[Objective]: Print out the material that follows word for word.

[Recorded information]:
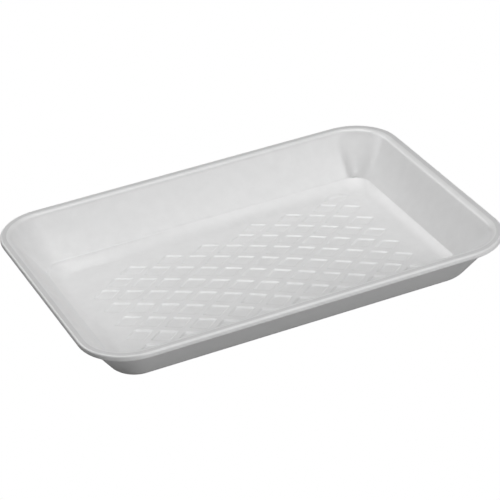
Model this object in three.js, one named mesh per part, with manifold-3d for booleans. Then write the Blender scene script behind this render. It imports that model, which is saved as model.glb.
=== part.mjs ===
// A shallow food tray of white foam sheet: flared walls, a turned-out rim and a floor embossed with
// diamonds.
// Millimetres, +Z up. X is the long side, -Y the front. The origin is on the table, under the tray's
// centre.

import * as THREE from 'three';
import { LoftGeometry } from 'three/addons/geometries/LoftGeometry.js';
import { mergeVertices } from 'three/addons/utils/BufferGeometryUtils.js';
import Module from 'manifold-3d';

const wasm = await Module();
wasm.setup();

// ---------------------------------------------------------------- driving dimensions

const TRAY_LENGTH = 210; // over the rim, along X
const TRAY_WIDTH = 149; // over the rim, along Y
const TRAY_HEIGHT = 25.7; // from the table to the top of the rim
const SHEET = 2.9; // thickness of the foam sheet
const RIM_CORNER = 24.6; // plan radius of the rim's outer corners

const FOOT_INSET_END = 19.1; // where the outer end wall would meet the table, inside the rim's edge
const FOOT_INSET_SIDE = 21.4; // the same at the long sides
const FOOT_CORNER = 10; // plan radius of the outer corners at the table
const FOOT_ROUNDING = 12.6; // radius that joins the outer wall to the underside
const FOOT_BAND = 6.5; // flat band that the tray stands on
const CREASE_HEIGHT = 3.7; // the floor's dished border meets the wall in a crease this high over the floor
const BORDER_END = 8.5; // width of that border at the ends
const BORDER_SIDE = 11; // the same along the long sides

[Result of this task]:
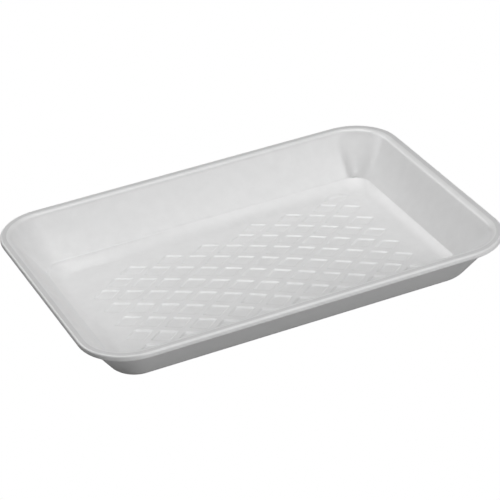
Model this object in three.js, one named mesh per part, with manifold-3d for booleans. Then write the Blender scene script behind this render. It imports that model, which is saved as model.glb.
=== part.mjs ===
// A shallow food tray of white foam sheet: flared walls, a turned-out rim and a floor embossed with
// diamonds.
// Millimetres, +Z up. X is the long side, -Y the front. The origin is on the table, under the tray's
// centre.

import * as THREE from 'three';
import { LoftGeometry } from 'three/addons/geometries/LoftGeometry.js';
import { mergeVertices } from 'three/addons/utils/BufferGeometryUtils.js';
import Module from 'manifold-3d';

const wasm = await Module();
wasm.setup();

// ---------------------------------------------------------------- driving dimensions

const TRAY_LENGTH = 210; // over the rim, along X
const TRAY_WIDTH = 149; // over the rim, along Y
const TRAY_HEIGHT = 25.7; // from the table to the top of the rim
const SHEET = 2.9; // thickness of the foam sheet
const RIM_CORNER = 24.6; // plan radius of the rim's outer corners

const FOOT_INSET_END = 19.1; // where the outer end wall would meet the table, inside the rim's edge
const FOOT_INSET_SIDE = 21.4; // the same at the long sides
const FOOT_CORNER = 10; // plan radius of the outer corners at the table
const FOOT_ROUNDING = 12.6; // radius that joins the outer wall to the underside
const FOOT_BAND = 6.5; // flat band that the tray stands on
const CREASE_HEIGHT = 3.7; // the floor's dished border meets the wall in a crease this high over the floor
const BORDER_END = 8.5; // width of that border at the ends
const BORDER_SIDE = 11; // the same along the long sides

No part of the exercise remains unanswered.